Worse, interviews are often treated as proxies for qualities they cannot reliably assess: collaboration, reliability, learning ability, ethical judgment, resilience, and day-to-day execution. Asking someone how they would handle conflict is not the same as seeing how they actually do. Listening to a story about teamwork is not evidence of being a good teammate, especially since applicants can share a fictional example. And no matter how cleverly phrased, a hypothetical cannot substitute for observed behavior. The result is hiring that is more comfortable than correct.

The Speed Fallacy

Perhaps the most pernicious assumption embedded in interviews is that speed equals intelligence. The faster someone answers, the smarter they must be. But in most roles—especially knowledge work—speed without accuracy, context, or collaboration is a liability. The best decisions are often slow decisions, informed by multiple perspectives and revised over time.

At work, we value people who ask good questions, challenge assumptions, and change their minds when presented with new information. In interviews, we punish hesitation. We rarely allow candidates to say, “I’d need to look at the data,” or “I’d want to talk with the team first,” even though these are precisely the behaviors we hope to see on the job.

Manufactured Pressure, Misread Signals

Interview pressure is often defended as a test of how someone “handles stress.” But the stress of an interview is not the stress of work. It is artificial, asymmetric, and high-stakes in a way most jobs are not. There is no opportunity to recover, no relationship to draw on, no shared goal—only judgment.

Someone who appears calm in an interview may struggle under sustained workload pressure. Someone who stumbles in a high-stakes conversation may be steady, thoughtful, and effective over time. We mistake performance anxiety for incompetence and smoothness for substance.

If Interviews Don’t Work, What Should Replace Them?

The solution is not to eliminate interviews entirely, but to radically redesign the hiring process around how work actually happens.

  1. Work Samples Over Word Samples
    The strongest predictor of future performance is past performance in similar conditions. Instead of asking candidates to describe how they would do the job, ask them to do a version of it. Provide realistic, scoped work samples for them to complete that reflect actual tasks. Give candidates time. If they might have more than two hours to work on a project and revisit it the following day after reflecting on it, provide them that time so it simulates real work. Allow them to use tools.
  2. Asynchronous Exercises
    Recorded explanations allow candidates to think and articulate their ideas without the distortions of live pressure. This mirrors real work and reduces bias toward fast talkers. It also creates artifacts that can be reviewed more objectively by multiple evaluators.
  3. Structured, Behavior-Based Conversations
    When interviews are used, they should be structured and focused on observable behavior. Ask about specific situations the candidate has actually experienced, what they did, and what they learned. Use consistent questions and clear rubrics. Allow sufficient time for thoughtful answers. Encourage the candidates to take time to think. This reduces bias and shifts the focus from charisma to evidence.
  4. Collaborative Simulations
    If collaboration matters—and it usually does—design hiring steps that allow candidates to collaborate.

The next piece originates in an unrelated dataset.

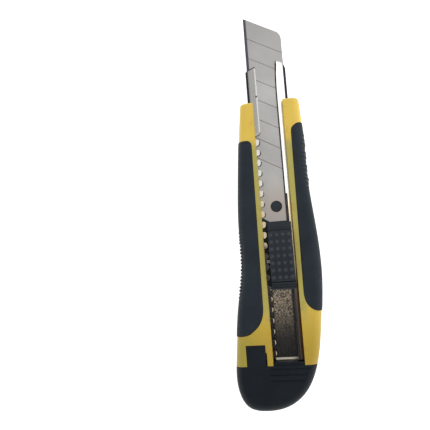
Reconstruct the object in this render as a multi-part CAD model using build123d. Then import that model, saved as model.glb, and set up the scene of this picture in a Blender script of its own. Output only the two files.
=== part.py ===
# Snap-off utility knife with an 18 mm blade, in millimetres.
# X runs across the knife, with 0 on the blade's centre line. +Y runs to the blade's tip. +Z is up, out of
# the front where the thumb button is. The origin is in the middle of the housing's flat back.
from build123d import *
import os

# Driving dimensions of the handle
body_length = 125.0
body_height = 13.0
side_round = 3.6
front_round = 1.2
slot_half = 7.2
parting_y = -body_length / 2 + 0.5
front_y = body_length / 2

# Steel channel that the blade runs in
channel_half = 9.8
sheet = 0.7
channel_floor = 6.0
channel_height = 4.2
channel_rear = parting_y + 1.5
channel_side_front = 78.8
lip_front = 82.7            # front of the right lip's nose
left_lip_front = 81.0
left_lip_edge = -4.75
right_lip_edge = 4.9
lobe_edge = -5.1
lobe_root = -7.0
lobe_pitch = 5.0
lobe_length = 3.04
lobe_count = 21
first_lobe_y = 41.5

# Blade
blade_width = 18.0
tip_corner_round = 5.0
blade_thickness = 0.5
blade_bottom = 8.8
blade_tip = 106.9
blade_rear = 4.3
score_angle = 30.0
score_pitch = 10.0
score_count = 7
score_depth = 0.12
bevel_width = 1.3
blade_hole_y = 11.4
blade_hole_radius = 2.75
boss_radius = 2.55

# Slider
carrier_front = 16.5
slider_front = 3.6
slider_rear = -27.6
arm_front = 17.0
pad_front = -0.4
pad_rear = -24.2
pad_left = -4.8
pad_right = 6.2
flange_bottom = 10.35
flange_top = 11.6
button_travel = 1.0
pad_bottom = flange_top + button_travel + 0.1
pad_top = 16.2
bump_radius = 0.8
bump_columns = 4
bump_rows = 7
bump_pitch_x = 2.75
bump_pitch_y = 3.25

# Lock spring, a steel leaf with a tooth on its left side
leaf_thickness = 0.35
leaf_half_width = 3.0
leaf_top = 10.15
leaf_foot = 2.6
leaf_half_length = 6.5
tooth_width = 1.5
tooth_reach = -6.7
stem_radius = 1.5
stem_spacing = 6.0

# Rubber grips
grip_skin = 1.8
grip_proud = 0.3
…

This could include a facilitated group exercise, a working session with a prospective teammate, or a problem-solving discussion where questions and iteration are encouraged. Observe how the person listens, integrates feedback, and shares credit.
  5. Trial Periods and Contract-to-Hire Models
    For many roles, especially in knowledge and creative work, short paid trial periods are far more informative than any interview. Real work, real stakes, real feedback—nothing predicts fit better. These models require trust and planning, but they dramatically reduce hiring risk for both sides.
  6. Reference Conversations That Go Beyond Validation
    References are often treated as a formality. They shouldn’t be. Thoughtful reference conversations—focused on patterns of behavior, growth over time, and working style—can reveal far more than an hour of interview performance.

A Call for Humility in Hiring

At its core, the interview persists because it feels efficient and familiar. It gives hiring managers a sense of control. But comfort is not accuracy. We must be honest about what interviews can and cannot tell us. They are a weak signal, often mistaken for a strong one.

Hiring is not about finding the best performer in a manufactured moment. It is about finding someone who will think well, work well with others, learn, adapt, and contribute over time. That requires processes designed with humility—an acknowledgment that human capability is complex and context-dependent.

If we want better hires, we need to stop staging performances and start observing work. Hiring success comes not from fast answers, but from better evidence.

One thought on “What Job Interviews Get Wrong

  1. Beautifully said! I’ve often felt the job interview was focused more on finding out how well someone knew the interview protocol. Creatively designing an interview that shines a light on the qualities of our unique individual human experience could be so valuable. Every person involved in the conversation should walk away from the interview feeling seen, respected, and empowered.